Monday, October 14, 2013

Janet suffer the Delusion about equilibrium

 We have a summary of Janet's economic theory from Gavyn Davies.  Here is an excerpt, and my comments below the fold:



Ms Yellen and her Nobel laureate husband George Akerlof, both professors at UC Berkeley, helped to construct answers to this attack. They developed“efficiency” or “fair wage” models [3], which explained why profit maximising firms (in imperfectly competitive markets) would choose to set wages higher than the marginal product of labour, and would not rapidly adjust these wages downwards in a recession. They also explained the stickiness of prices by pointing to the “menu costs” associated with making changes in selling prices.
These deviations from flexible wages and prices became major planks in “New Keynesian” economics, in which the economy would return to equilibrium only slowly after shocks, leaving room for monetary policy to play a role in smoothing output fluctuations. The enduring importance of this work is that Ms Yellen is probably no longer plagued by doubts that her entire intellectual ediface may be built on shaky foundations. Although other economic schools remain unpersuaded, she is a conviction New Keynesian. The second highly relevant theme of her work concerns the formation of expectations, and its links with the macro-economics of deep and prolonged recessions. Ms Yellen has always preferred to incorporate near-rational expectations into her models, but her definition of “rational” is a fairly wide one, encompassing modes of behaviour which human beings can be shown to adopt in practice, rather than those which are assumed to exist in economic theory [4].

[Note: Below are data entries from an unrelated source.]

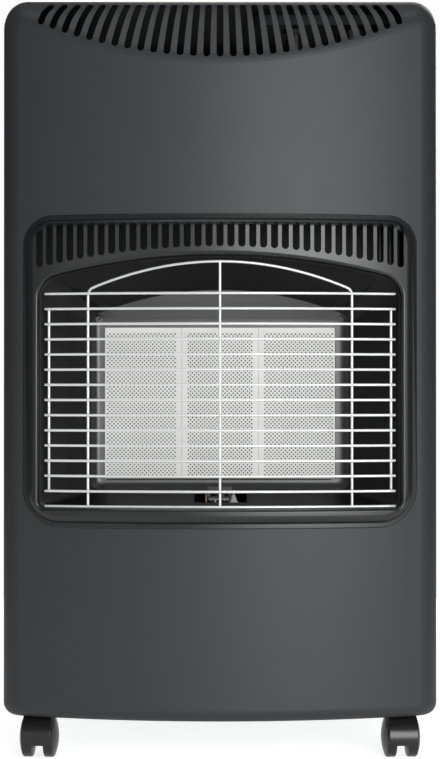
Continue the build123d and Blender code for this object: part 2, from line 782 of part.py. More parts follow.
def pilot_burner():
    """Pilot burner: a level barrel with flame ports on a short riser."""
    x, radius = pilot_items["pilot_burner"]
    y = pilot_y(x)
    left, right = pilot_barrel
    barrel = lying(pilot_barrel_radius, left, right, y, pilot_barrel_z)
    barrel = chamfer(barrel.edges().filter_by(GeomType.CIRCLE), 0.5)
    barrel += upright(radius, x, y, pilot_base_z - 12, pilot_barrel_z)
    barrel += upright(radius + 1, x, y, pilot_base_z + sheet, pilot_base_z + 5)
    for port_x in (left + 3, right - 5, right - 2):
        barrel -= block(port_x - 0.6, port_x + 0.6, y - 5, y, pilot_barrel_z - 1.5, pilot_barrel_z + 1.5)
    return barrel


def thermocouple():
    """Thermocouple: a thin rod with a rounded tip and a stop ring."""
    x, radius = pilot_items["thermocouple"]
    y = pilot_y(x)
    rod_body = upright(radius, x, y, pilot_base_z - 14, 257)
    rod_body = fillet(rod_body.edges().group_by(Axis.Z)[-1], radius * 0.8)
    return rod_body + upright(radius + 1.2, x, y, pilot_base_z + sheet, pilot_base_z + 8)


def spark_electrode():
    """Ceramic sleeve that flares into a cone, with a thin wire out of its tip."""
    x, radius = pilot_items["spark_electrode"]
    y = pilot_y(x)
    sleeve = upright(radius, x, y, pilot_base_z - 16, 248)
    flare = Polyline((0, 247.5), (5.4, 247.5), (5.2, 248.6), (3.0, 251.5), (1.5, 256.3), (0, 256.3), close=True)
    sleeve += Pos(x, y, 0) * revolve(Plane.XZ * make_face(flare.edges()), Axis.Z)
    sleeve += upright(radius + 1, x, y, pilot_base_z + sheet, pilot_base_z + 4)
    return sleeve + upright(0.8, x, y, 256, 261)


def pilot_pipe():
    """Thin tube from the valve to the pilot burner."""
    x, _ = pilot_items["pilot_burner"]
    y = pilot_y(x)
    side_x = width / 2 - 51
    run_z = pilot_base_z - 28
    rise_y = depth_y(shield_depth - tongue - 6)
    over_z = shield_top_z + 6
    points = [(x, y, pilot_base_z - 12), (x, y, run_z), (side_x, y, run_z), (side_x, rise_y, run_z),
              (side_x, rise_y, over_z), (side_x, valve_y - 12, over_z),
              (knob_x, valve_y - 12, over_z), (knob_x, valve_y - 12, valve_top_z - valve_size[2])]
    return pipe(points, 7, pilot_pipe_radius)


# Controls


def gas_valve():
    """Valve block with a round bonnet, bored for the plunger and the spindle."""
    size_x, size_y, size_z = valve_size
    low = valve_top_z - size_z
    body = block(knob_x - size_x / 2, knob_x + size_x / 2, valve_y - size_y / 2, valve_y + size_y / 2, low, valve_top_z)
    body = fillet(body.edges().filter_by(Axis.Z), 5)
    body += upright(bonnet_radius, knob_x, valve_y, valve_top_z, valve_top_z + bonnet_height)
    body -= upright(plunger_radius + running, knob_x, valve_y, plunger_top_z - 22, plunger_top_z + 4)
    return body - upright(spindle_radius + running, knob_x, valve_y, plunger_top_z, recess_z)


def valve_plunger():
    """Plunger that the spindle pushes down to open the pilot's safety valve."""
    return upright(plunger_radius, knob_x, valve_y, plunger_top_z - 10, plunger_top_z)


def valve_spindle():
    """Spindle from the plunger up into the knob."""
    top = recess_z + knob_travel + 1 + knob_height - 5
    return upright(spindle_radius, knob_x, valve_y, plunger_top_z, top)


def control_knob():
    """Turned knob with a grip bar across it and a pointer notch."""
    low = recess_z + knob_travel + 1
    skirt = upright(knob_radius, knob_x, valve_y, low, low + 7)
    skirt = chamfer(skirt.edges().group_by(Axis.Z)[-1], 1.5)
    grip = block(knob_x - 5.5, knob_x + 5.5, valve_y - knob_radius + 3, valve_y + knob_radius - 3, low + 6, low + knob_height)
    grip = fillet(grip.edges().filter_by(Axis.Z), 5)
    grip = fillet(grip.edges().group_by(Axis.Z)[-1], 2)
    hub = upright(8, knob_x, valve_y, low, low + 8)
    knob = skirt - upright(knob_radius - 2, knob_x, valve_y, low - 1, low + 5) + hub + grip
    knob -= upright(spindle_radius, knob_x, valve_y, low - 1, low + knob_height - 5)
    return knob - block(knob_x - 0.8, knob_x + 0.8, valve_y + 9, valve_y + knob_radius, low + knob_height - 1, low + 20)


def hose_inlet():
    """Brass inlet at the valve's rear: a hexagon and a plain tail that the hose pushes onto."""
    y = valve_y + valve_size[1] / 2
    z = valve_top_z - valve_size[2] / 2
    tail = Plane((knob_x, y, z), x_dir=(1, 0, 0), z_dir=(0, 1, 0))
    inlet = extrude(tail * RegularPolygon(8, 6), 9)
    inlet += extrude(tail.offset(9) * Circle(inlet_radius), inlet_length)
    return inlet - extrude(tail.offset(2) * Circle(inlet_radius - 1.5), inlet_length + 9)


def igniter_barrel():
    """Piezo igniter: flanged barrel with a nut under the recess, bored for its button."""
    barrel = upright(igniter_radius, igniter_x, recess_y, recess_z - 46, recess_z)
    barrel += upright(igniter_radius + 3, igniter_x, recess_y, recess_z, recess_z + 2)
    barrel += extrude(Pos(igniter_x, recess_y, recess_z - sheet - 4) * RegularPolygon(13, 6), 4)
    return barrel - upright(button_radius + running, igniter_x, recess_y, recess_z - 18, recess_z + 3)


def igniter_button():
    """Push button of the igniter, with a slightly dished, rounded top."""
    button = upright(button_radius, igniter_x, recess_y, recess_z - 18 + button_travel + 1, recess_z + button_height)
    return fillet(button.edges().group_by(Axis.Z)[-1], 1.5)


# Castors


def castor_place(front, side):
    """Stem position and turn of one castor."""
    y = depth_y(castor_front_depth) if front else castor_rear_y
    turn = side * castor_toe if front else -side * 25
    return Pos(side * castor_x, y, 0) * Rot(0, 0, turn)


def lying(radius, x0, x1, y=0.0, z=wheel_radius):
    """A cylinder along X."""
    return Pos(x0, y, z) * Rot(0, 90, 0) * Cylinder(radius, x1 - x0, align=(Align.CENTER, Align.CENTER, Align.MIN))


def castor_hood():
    """Hood over both treads: curved guard, web between the wheels and a boss for the stem."""
    axle_y = -castor_trail
    outer = wheel_radius + hood_gap + hood_wall
    top = skirt_z - castor_headroom
    wide = hood_half + wheel_dome
    shell = lying(outer, -hood_half, hood_half, axle_y)
    shell = fillet(shell.edges().filter_by(GeomType.CIRCLE), hood_edge)
    boss = upright(stem_radius + 4.5, 0, 0, wheel_radius, top)
    form = (shell + boss) & block(-wide, wide, -100, 100, wheel_radius - hood_reach, top)
    hood = form - lying(wheel_radius + hood_gap, -wide, -web_half, axle_y)
    hood -= lying(wheel_radius + hood_gap, web_half, wide, axle_y)
    hood -= block(-wide, -web_half, axle_y, 100, 0, wheel_radius + 8)
    hood -= block(web_half, wide, axle_y, 100, 0, wheel_radius + 8)
    hood -= lying(axle_radius, -wide, wide, axle_y)
    return hood - upright(stem_radius, 0, 0, top - 6, top + 1)


def castor_wheel(side):
    """One wheel: tread, coned inner face, domed outer face and a blind axle bore."""
    inner = web_half + wheel_gap
    tread = inner + wheel_tread
    face = tread + wheel_dome
    r = wheel_radius
    rim = (r - 1, tread + 0.4)
    rise = face - rim[1]
    ball = (rim[0] ** 2 + rise**2) / 2 / rise
    half_way = (rim[0] / 2, face - ball + sqrt(ball**2 - rim[0] ** 2 / 4))
    outline = Polyline((0, face), (0, inner), (wheel_hub_radius, inner), (r - 0.6, inner + wheel_taper),
                       (r, inner + wheel_taper + 0.8), (r, tread - 0.8), rim)
    outline += ThreePointArc(rim, half_way, (0, face))
    wheel = revolve(Plane.XZ * make_face(outline.edges()), Axis.Z)
    wheel -= upright(axle_radius + running, 0, 0, 0, tread + running)
    turned = Rot(0, side * 90, 0) * wheel
    return Pos(0, -castor_trail, wheel_radius) * turned


def castor_axle():
    """Steel axle pressed through the hood's web."""
    reach = web_half + wheel_gap + wheel_tread
    return lying(axle_radius, -reach, reach, -castor_trail)


def castor_stem():
    """Steel stem from the hood's boss up into the tray's socket."""
    top = skirt_z - castor_headroom
    stem = upright(stem_radius, 0, 0, top - 6, top - 6 + stem_length)
    return chamfer(stem.edges().group_by(Axis.Z)[-1], 1)


def castor_sockets():
    """Flanged sleeves pressed into the tray, one for each castor stem."""
    top = skirt_z - castor_headroom - 6 + stem_length + 2
    sockets = []
    for front in (True, False):
        for side in (-1, 1):
            x = side * castor_x
            y = depth_y(castor_front_depth) if front else castor_rear_y
            sleeve = upright(stem_radius + running + socket_wall, x, y, skirt_z, top)
            sleeve += upright(socket_flange_radius, x, y, skirt_z, tray_z)
            sockets.append(sleeve - upright(stem_radius + running, x, y, skirt_z - 1, top - 1))
    return sockets


# Every node by name
nodes = {
    "front_panel": front_panel(),
    "side_panel_left": side_panel(-1),
    "side_panel_right": side_panel(1),
    "top_panel": top_panel(),
    "base_tray": base_tray(),
    "heat_shield": heat_shield(),
    "rear_rail": rear_rail(),
    "rear_panel": rear_panel(),
    "casing_screws": casing_screws(),
    "bezel": bezel(),
    "firebox_liner": firebox_liner(),
    "burner_frame": burner_frame(),
    "burner_body": burner_body(),
    "injectors": injectors(),
    "injector_bracket": injector_bracket(),
    "guard_horizontal_wires": guard_horizontal_wires(),
    "guard_upright_wires": guard_upright_wires(),
    "pilot_bracket": pilot_bracket(),
    "pilot_burner": pilot_burner(),
    "thermocouple": thermocouple(),
    "spark_electrode": spark_electrode(),
    "pilot_pipe": pilot_pipe(),
    "gas_valve": gas_valve(),
    "valve_plunger": valve_plunger(),
    "valve_spindle": valve_spindle(),
    "control_knob": control_knob(),
    "hose_inlet": hose_inlet(),
    "igniter_barrel": igniter_barrel(),
    "igniter_button": igniter_button(),
    "castor_sockets": castor_sockets(),
}
for number, place in enumerate(("left", "centre", "right")):
    nodes[f"plaque_{place}"] = plaque(number)
    nodes[f"venturi_{place}"] = venturi(number)
    nodes[f"gas_pipe_{place}"] = gas_pipe(number)
for end, is_front in (("front", True), ("rear", False)):
    for hand, sign in (("left", -1), ("right", 1)):
        at = castor_place(is_front, sign)
        nodes[f"castor_hood_{end}_{hand}"] = at * castor_hood()
        nodes[f"castor_stem_{end}_{hand}"] = at * castor_stem()
        nodes[f"castor_axle_{end}_{hand}"] = at * castor_axle()
        nodes[f"wheel_left_{end}_{hand}"] = at * castor_wheel(-1)
        nodes[f"wheel_right_{end}_{hand}"] = at * castor_wheel(1)

os.makedirs("parts", exist_ok=True)
for name, shape in nodes.items():
    solids = shape if isinstance(shape, list) else shape.solids()
    export_step(Compound(children=[solid for item in solids for solid in item.solids()]), f"parts/{name}.step")
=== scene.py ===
import math

import bpy
from mathutils import Matrix, Vector


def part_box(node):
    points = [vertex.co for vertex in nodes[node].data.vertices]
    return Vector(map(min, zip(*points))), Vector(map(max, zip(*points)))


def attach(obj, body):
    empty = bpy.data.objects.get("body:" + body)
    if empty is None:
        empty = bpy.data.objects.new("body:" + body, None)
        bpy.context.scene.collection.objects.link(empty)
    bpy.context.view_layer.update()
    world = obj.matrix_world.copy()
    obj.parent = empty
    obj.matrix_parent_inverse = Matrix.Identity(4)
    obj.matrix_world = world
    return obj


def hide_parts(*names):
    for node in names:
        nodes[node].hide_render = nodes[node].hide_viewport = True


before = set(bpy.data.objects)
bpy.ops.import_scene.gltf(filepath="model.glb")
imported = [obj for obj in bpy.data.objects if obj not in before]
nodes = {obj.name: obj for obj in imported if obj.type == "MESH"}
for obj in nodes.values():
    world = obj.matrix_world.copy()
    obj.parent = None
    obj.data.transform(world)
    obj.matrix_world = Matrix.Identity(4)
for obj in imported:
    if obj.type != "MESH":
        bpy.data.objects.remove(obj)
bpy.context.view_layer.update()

# ---- View -----------------------------------------------------------------
# The heater is photographed square on from the middle of its front, a little
# under two metres away, with the lens all but level, at about half its height.

PHOTO_HEIGHT = 759  # pixels
FOCAL_PIXELS = 1954.0
LENS_HEIGHT = 0.358
LENS_TO_PANEL = 1.850
TILT_UP = math.radians(0.31)
panel_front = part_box("front_panel")[0].y

lens = bpy.data.cameras.new("studio_camera")
lens.sensor_width = 36.0
lens.lens = FOCAL_PIXELS / PHOTO_HEIGHT * lens.sensor_width
camera = bpy.data.objects.new("studio_camera", lens)
bpy.context.scene.collection.objects.link(camera)
camera.location = (0.0, panel_front - LENS_TO_PANEL, LENS_HEIGHT)
camera.rotation_euler = (math.pi / 2 + TILT_UP, 0.0, 0.0)
bpy.context.scene.camera = camera
bpy.context.scene.view_settings.view_transform = "Standard"

# ---- Studio ---------------------------------------------------------------
# A white sweep with no visible horizon, one broad soft box in front, a little
# to the right, and fills at the left, above and behind. Mirrored in the metal
# the room is dim, and white only straight behind the heater.


def srgb(code):
    """Linear colour of an sRGB hex code."""
    channels = [int(code[i : i + 2], 16) / 255 for i in (1, 3, 5)]
    linear = [c / 12.92 if c <= 0.04045 else ((c + 0.055) / 1.055) ** 2.4 for c in channels]
    return (*linear, 1.0)


def add_node(tree, kind, settings=(), inputs=(), links=()):
    """A shader node with its settings, fixed inputs and links from other nodes' outputs."""
    node = tree.nodes.new(kind)
    for name, value in dict(settings).items():
        setattr(node, name, value)
    for name, value in dict(inputs).items():
        node.inputs[name].default_value = value
    for name, (source, output) in dict(links).items():
        tree.links.new(source.outputs[output], node.inputs[name])
    return node


def deselect():
    bpy.ops.object.select_all(action="DESELECT")


def soft_box(name, azimuth, elevation, distance, size, power):
    """A rectangular area lamp that faces the heater, its azimuth turned from the front to the right."""
    data = bpy.data.lights.new(name, "AREA")
    data.shape = "RECTANGLE"
    data.size, data.size_y = size
    data.energy = power
    lamp = bpy.data.objects.new(name, data)
    bpy.context.scene.collection.objects.link(lamp)
    middle = Vector((0.0, 0.0, 0.37))
    turn, rise = math.radians(azimuth), math.radians(elevation)
    towards = Vector((math.sin(turn) * math.cos(rise), -math.cos(turn) * math.cos(rise), math.sin(rise)))
    lamp.location = middle + distance * towards
    lamp.rotation_euler = (-towards).to_track_quat("-Z", "Y").to_euler()
    return lamp


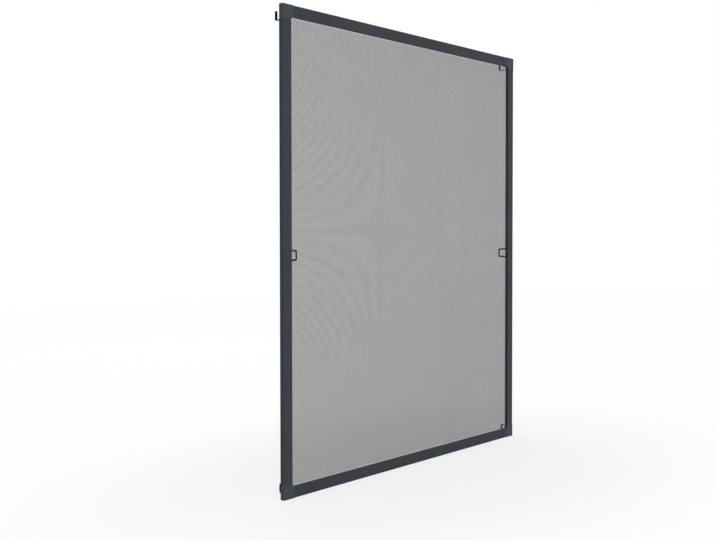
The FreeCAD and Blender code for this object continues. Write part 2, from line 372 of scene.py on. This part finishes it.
def strand_faces(strand_count, ring_count, upright, first_point):
    """Faces of the strands, which are closed at both ends."""
    faces = []
    for strand in range(strand_count):
        base = first_point + strand * ring_count * STRAND_SIDES
        last = base + (ring_count - 1) * STRAND_SIDES
        for start in range(base, last, STRAND_SIDES):
            for corner in range(STRAND_SIDES):
                after = (corner + 1) % STRAND_SIDES
                faces.append((start + corner, start + after,
                              start + STRAND_SIDES + after, start + STRAND_SIDES + corner))
        faces.append(tuple(reversed(range(base, base + STRAND_SIDES))))
        faces.append(tuple(range(last, last + STRAND_SIDES)))
    return faces if upright else [face[::-1] for face in faces]


def woven_mesh():
    """The whole weave as one piece, stretched over the lip and tucked in the groove."""
    low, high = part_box("mesh")
    half_width = -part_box("left_stile")[1].x
    half_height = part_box("top_rail")[0].z
    seat_y = low.y + TUCK_DEPTH
    tuck_y = low.y + TUCK_CLEARANCE
    lip_y = seat_y + TUCKED_THICKNESS / 2 + LIP_CLEARANCE
    front_y = seat_y - FRONT_RELIEF + STRAND_THICKNESS / 2
    back_y = high.y - STRAND_THICKNESS / 2
    points, faces = [], []
    for upright, spacing, half_across, half_along, layer_y in (
            (True, UPRIGHT_SPACING, half_width, half_height, front_y),
            (False, LEVEL_SPACING, half_height, half_width, back_y)):
        places = centred_places(half_across, spacing)
        reach = strand_reach(places, half_across, half_along)
        rings = strand_rings(reach, layer_y, lip_y, tuck_y)
        faces += strand_faces(len(places), len(rings), upright, len(points))
        points += strand_points(places, rings, upright).tolist()
    data = bpy.data.meshes.new("woven_mesh")
    data.from_pydata(points, [], faces)
    data.update()
    data.materials.append(coated_strand())
    piece = bpy.data.objects.new("woven_mesh", data)
    bpy.context.scene.collection.objects.link(piece)
    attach(piece, "root")
    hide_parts("mesh")


def seen_rays(tree):
    """One for the rays that see the pale background: from the camera, gloss and glass."""
    rays = tree.nodes.new("ShaderNodeLightPath")
    gloss_and_glass = math_node(tree, "MAXIMUM", rays.outputs["Is Glossy Ray"],
                                rays.outputs["Is Transmission Ray"])
    return math_node(tree, "MAXIMUM", rays.outputs["Is Camera Ray"], gloss_and_glass)


def blend(tree, share, first, second):
    """Mix of two shaders, all of the second where the share is one."""
    mix = tree.nodes.new("ShaderNodeMixShader")
    tree.links.new(share, mix.inputs["Fac"])
    tree.links.new(first.outputs[0], mix.inputs[1])
    tree.links.new(second.outputs[0], mix.inputs[2])
    return mix.outputs[0]


def floor_material():
    """Pale floor that takes light and shadow near the screen and runs out to plain white."""
    made = bpy.data.materials.new("studio_floor")
    made.use_nodes = True
    tree = made.node_tree
    tree.nodes.clear()
    place = tree.nodes.new("ShaderNodeTexCoord").outputs["Object"]
    narrow = tree.nodes.new("ShaderNodeMapping")
    narrow.inputs["Scale"].default_value = (1.0, FLOOR_DEPTH_SCALE, 1.0)
    tree.links.new(place, narrow.inputs["Vector"])
    length = tree.nodes.new("ShaderNodeVectorMath")
    length.operation = "LENGTH"
    tree.links.new(narrow.outputs["Vector"], length.inputs[0])
    distance = length.outputs["Value"]
    nearly_white = ramp(tree, distance, FADE_DISTANCES, FADE_WHITE, "SMOOTHERSTEP")
    chance = ramp(tree, distance, GRAIN_DISTANCES, (0.0, 1.0), "SMOOTHERSTEP")
    grains = tree.nodes.new("ShaderNodeTexWhiteNoise")
    tree.links.new(place, grains.inputs["Vector"])
    plain_grain = math_node(tree, "LESS_THAN", grains.outputs["Value"], chance)
    white_share = math_node(tree, "MAXIMUM", nearly_white, plain_grain)
    share = math_node(tree, "MULTIPLY", white_share, seen_rays(tree))
    paint = tree.nodes.new("ShaderNodeBsdfDiffuse")
    paint.inputs["Color"].default_value = (*FLOOR_COLOR, 1)
    white = tree.nodes.new("ShaderNodeEmission")
    output = tree.nodes.new("ShaderNodeOutputMaterial")
    tree.links.new(blend(tree, share, paint, white), output.inputs["Surface"])
    return made


def floor():
    """Large round floor just under the screen."""
    level = cad_box[0].z - FLOOR_DROP
    bpy.ops.mesh.primitive_circle_add(vertices=FLOOR_SIDES, radius=FLOOR_RADIUS,
                                      fill_type="NGON", location=(0, 0, level))
    made = bpy.context.object
    made.name = "floor"
    made.data.materials.append(floor_material())


def sky():
    """Even light from all round, which the camera and the gloss see as plain white."""
    world = bpy.data.worlds.new("studio_world")
    bpy.context.scene.world = world
    world.use_nodes = True
    tree = world.node_tree
    tree.nodes.clear()
    lit = tree.nodes.new("ShaderNodeBackground")
    lit.inputs["Color"].default_value = (1, 1, 1, 1)
    lit.inputs["Strength"].default_value = SKY_LIGHT
    plain = tree.nodes.new("ShaderNodeBackground")
    plain.inputs["Color"].default_value = (1, 1, 1, 1)
    output = tree.nodes.new("ShaderNodeOutputWorld")
    tree.links.new(blend(tree, seen_rays(tree), lit, plain), output.inputs["Surface"])


def softbox(name, place, width, height, power):
    """Area lamp that faces the middle of the screen and isn't in the picture itself."""
    data = bpy.data.lights.new(name, "AREA")
    data.shape = "RECTANGLE"
    data.size = width
    data.size_y = height
    data.energy = power
    lamp = bpy.data.objects.new(name, data)
    bpy.context.scene.collection.objects.link(lamp)
    lamp.location = place
    lamp.rotation_euler = Vector(place).to_track_quat("Z", "Y").to_euler()
    lamp.visible_camera = False
    lamp.visible_transmission = False


def camera():
    """Camera at the photograph's place, with its focal length and middle."""
    data = bpy.data.cameras.new("camera")
    data.sensor_width = SENSOR_WIDTH_MM
    data.lens = FOCAL_PIXELS / PHOTO_WIDTH * SENSOR_WIDTH_MM
    data.shift_x = -(CENTRE_X_PIXELS - PHOTO_WIDTH / 2) / PHOTO_WIDTH
    data.shift_y = (CENTRE_Y_PIXELS - PHOTO_HEIGHT / 2) / PHOTO_WIDTH
    made = bpy.data.objects.new("camera", data)
    bpy.context.scene.collection.objects.link(made)
    level_view = math.pi / 2
    turn = (Matrix.Rotation(-CAMERA_HEADING, 4, "Z")
            @ Matrix.Rotation(level_view - CAMERA_DIP, 4, "X")
            @ Matrix.Rotation(CAMERA_ROLL, 4, "Z"))
    made.matrix_world = Matrix.Translation(CAMERA_PLACE) @ turn
    bpy.context.scene.camera = made


clear_scene()
finish_cad_nodes()
woven_mesh()
floor()
sky()
for box in SOFTBOXES:
    softbox(*box)
camera()
bpy.context.scene.view_settings.view_transform = "Standard"
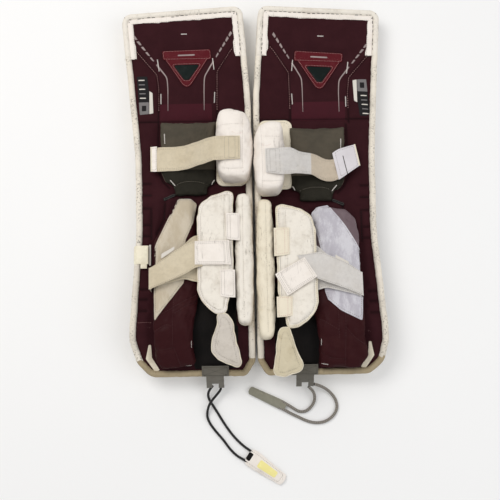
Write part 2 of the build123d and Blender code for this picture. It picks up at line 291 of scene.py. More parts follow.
class Shape:
    """Points and faces of one piece as it is put together, with a material for each face.

    Points carry two lengths, along and across, that woven materials follow."""

    def __init__(self):
        self.points, self.faces, self.looks, self.rows = [], [], [], []
        self.count = 0

    def add(self, made, material):
        """Adds a made mesh; material is one for all its faces or a list."""
        points, faces = made[0], made[1]
        lengths = made[2] if len(made) > 2 else np.zeros((len(points), 2))
        self.points.append(np.array(points, float))
        self.rows.append(lengths)
        self.faces += [[i + self.count for i in face] for face in faces]
        looks = material if isinstance(material, list) else [material] * len(faces)
        self.looks += looks
        self.count += len(points)
        return self

    def emit(self, name, pad=None, section=None, body=None, slot=None, flat=True):
        """The finished Blender object."""
        points = np.vstack(self.points)
        placed = bent(points, pad, section) if flat else points * MM
        flipped = flat and pad.mirrored
        faces = turned_over(self.faces) if flipped else self.faces
        mesh = bpy.data.meshes.new(name)
        mesh.from_pydata(placed.tolist(), [], faces)
        names = []
        for look in self.looks:
            if look.name not in names:
                names.append(look.name)
                mesh.materials.append(look)
        mesh.polygons.foreach_set("material_index", [names.index(k.name) for k in self.looks])
        mesh.polygons.foreach_set("use_smooth", [True] * len(faces))
        rows = np.vstack(self.rows)
        for i, label in enumerate(("along", "across")):
            attribute = mesh.attributes.new(label, "FLOAT", "POINT")
            attribute.data.foreach_set("value", rows[:, i].astype(np.float32))
        mesh.set_sharp_from_angle(angle=math.radians(50))
        mesh.update()
        obj = bpy.data.objects.new(name, mesh)
        bpy.context.scene.collection.objects.link(obj)
        if body:
            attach(obj, body)
        return obj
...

She makes the mistake that all Keynesians do, a mistake of categorization. They claim the state we are in, 2.1% Real GDP, is not an equilibrium. They are of the belief that we keep only one equilibrium, and other states of the economy are an illness. They get this way because none of the Keynesian's today have ever seen a real economic expansion in the USA, except possibly Bubba Clinton's presidency.

This economy will equilibriate with a growth about 1.6, 2.3, and 3.4; or something like that. We are equilibriators, but have a sparse set of equilibiums. That is the outcome of stickiness, mainly because we follow a trading norm not a DGSE norm.  In other words, we take large jumps between states, not smooth landings or takoffs.

Keynesians think stickiness is a temporary malady occurring during 'recessions' No, it is the fundamental result of deliberate illiquidity in a positive definite norm, we always grow positive.  Negative losses are taken at the expansions or contractions between sates. So we end up with a situation that Keynesians think there should be a cure to kick us out of a contracted state.  The cure for contraction is contraction.  The cure for expansion is expansion.  Keynesian theory only holds for the short six months it takes us to stabilize.

Liberal economists have to be careful.  The trading theory  about positive definite normative behavior alternating with free floating account correction at the break points, this theory, is widely reported and read.  It is very likely that Janet has done her homework, and her theories may have been modified by the new results.  She is not as dumb as we might think.